The threat of the new coronavirus will likely keep California public school students from returning to in-class instruction before the end of the 2019-2020 school year, State Superintendent of Public Instruction Tony Thurmond said Tuesday.
“Due to the current safety concerns and needs for ongoing social distancing, it currently appears that our students will not be able to return to school campuses before the end of the school year," Thurmond said.
Rather than preparing for students' return to campus, schools should be lesson planning under the current distance learning model and making sure there is curriculum to last students until the summer.
"This is in no way to suggest that school is over for the year, but rather we should put all efforts into strengthening our delivery of education through distance learning," Thurmond said.
"We are urging a safety first approach out of an abundance of caution,'' Thurmond added.
Right now, campuses in every school district in San Diego County, and some private schools, are closed while students and educators practice distance learning.
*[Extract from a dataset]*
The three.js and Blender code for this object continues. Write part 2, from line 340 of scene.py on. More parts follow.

Most districts had dates in March and April targeted for the return of students, but that reality becomes less and less likely as the true threat of the coronavirus pandemic is realized over time.
The concerns of high school seniors and juniors regarding graduation requirements will be addressed later this week, Thurmond said.
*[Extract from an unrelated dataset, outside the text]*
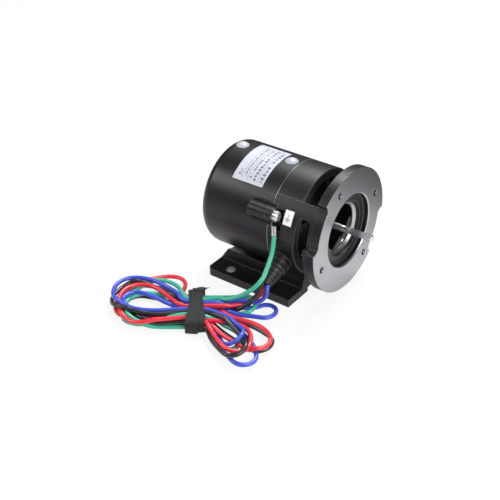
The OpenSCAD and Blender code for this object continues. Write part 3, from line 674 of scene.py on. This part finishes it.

The California Department of Education will provide webinars and other
training to assist educators with remote instruction, Thurmond wrote.
The department is "forging public-private partnerships with leaders
in technology and the philanthropic sector to help expand home devices and
internet access where possible and where available resources and donations
allow,'' Thurmond wrote.
Thurmond will be discussing further guidance from the state Department of Education in a virtual news conference Wednesday at 3:30 p.m.
On Tuesday the White House projected between 100,000 to 240,000 in the U.S. will die from the coronavirus if social distancing measures, like campus closures, continue to be followed. If none were put in place, 1.5 million to 2.2 million people could have died, the White House said.